If you haven't already heard of Theodore Dalrymple (pictured right), it's time you did. Theodore Dalrymple is the pen name of Anthony Daniels, a retired British psychiatrist and physician, who spent much of his time in practice in prisons in close contact with the "underclass," as he calls many of the people he has encountered who seem stuck at the bottom of society. Appropriately enough, he has gained fame as an essayist writing about societal dysfunction. His essays don't always necessarily make for sunny, upbeat reading (though they are always engagingly written), but they do call attention to crucial problems destroying the lives of a surprisingly large segment of the population. His diagnosis is uncomfortable for anyone accustomed to modern debates about human character that avoid questions of right and wrong and the freedom of the will, because his single-most important concern is individual moral responsibility. Society cannot function if individuals are too lazy to find out what is right and to do it. (For instance, he refutes the claim that drug addicts cannot choose to stop.)
All of this is by way of introduction to a recent (longish) essay of his which appeared in City Journal: "Inflation's Moral Hazard." In this piece Dalrymple discusses what appears to be a less criminal topic--the danger of inflation to the character of a people. After opening with an anecdotal reflection on the prevalence of inflation in the contemporary economy, he concludes:
But asset inflation—ultimately, the debasement of the currency—as the principal source of wealth corrodes the character of people. It not only undermines the traditional bourgeois virtues but makes them ridiculous and even reverses them. Prudence becomes imprudence, thrift becomes improvidence, sobriety becomes mean-spiritedness, modesty becomes lack of ambition, self-control becomes betrayal of the inner self, patience becomes lack of foresight, steadiness becomes inflexibility: all that was wisdom becomes foolishness. And circumstances force almost everyone to join in the dance.

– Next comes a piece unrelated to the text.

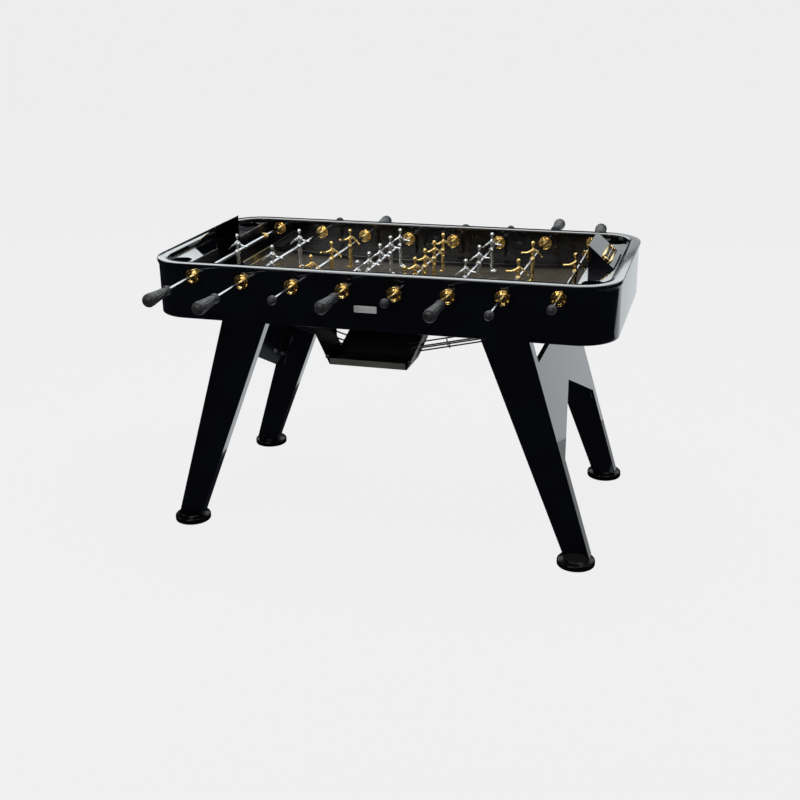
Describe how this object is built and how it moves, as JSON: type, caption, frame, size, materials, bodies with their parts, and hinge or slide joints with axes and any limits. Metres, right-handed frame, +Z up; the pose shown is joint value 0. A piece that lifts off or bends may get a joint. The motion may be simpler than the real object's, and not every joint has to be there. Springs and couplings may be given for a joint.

The ultimate danger of inflation, though, lies in its tendency to discourage ordinary people from relying on their own efforts to lead a simple life, and instead encourage them to rely on the government for their livelihood. Inflation, in short, makes individual moral responsibility very difficult to achieve.
And what are the consequences of this lack of individual moral responsibility? Economists and social theorists (Dalrymple among them) may debate the exact consequences in this life, but at least for Dante the eternal consequence was quite clear: Circle 8, Bolgia 10 of Hell.